There was a time, back in the DOS days, when one could install the entire OS (and I don't mean early on -- I particularly like to think about DOS 5.0, a very nice version), and it consisted of just a few files... dozen or so at the most. Try right-clicking your main Windows folder even RIGHT AFTER you install Windows and do a "Properties" on it and see just HOW MANY files are in there... It'll be AT LEAST 70,000! Is there any WONDER we get "glitches" and things run slow???
Right now, including this program, I have four programs running besides a handful of TSRs along the bottom of my Desktop, such as InstantBurn, my Display control, and so forth. But if I do a check to see how many processes are running right now, it'll be around 120, and as I scroll through them I have NO CLUE what most of them are even associated with. Who does?

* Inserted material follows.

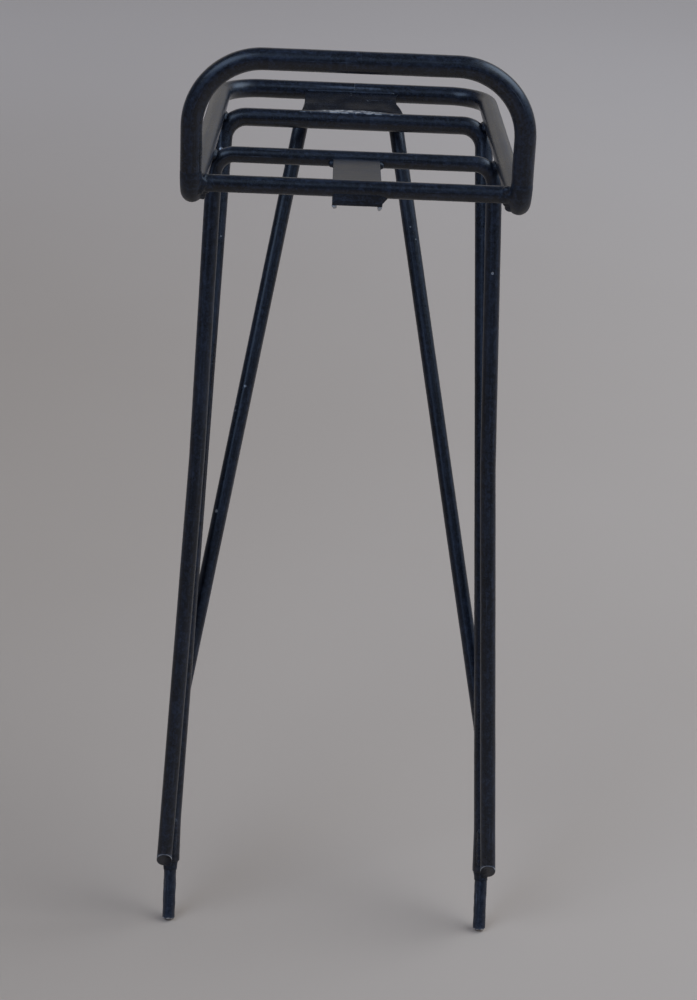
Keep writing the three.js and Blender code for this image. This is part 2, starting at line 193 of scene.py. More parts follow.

They've turned these lovely machines we love to chat on, put our pictures on, watch videos and news on, send email on, into incomprehensible devices intowhich even the most advanced user can only hope to have GLIMPSES into the inner workings. When I have problems -- like the other day, when I couldn't get online -- the Windows Error Code that came up? There was no clear definition or explanation of it. MOST of the major Windows Error Codes? You can even GOOGLE them and not find what you need. Anyone wonder if maybe that's BY DESIGN???
No, I'm not a conspiracy nut (maybe just a regular nut), but I certainly think our modern home computing industry is the absolute BEST example of "planned obsolescence" EVER CREATED!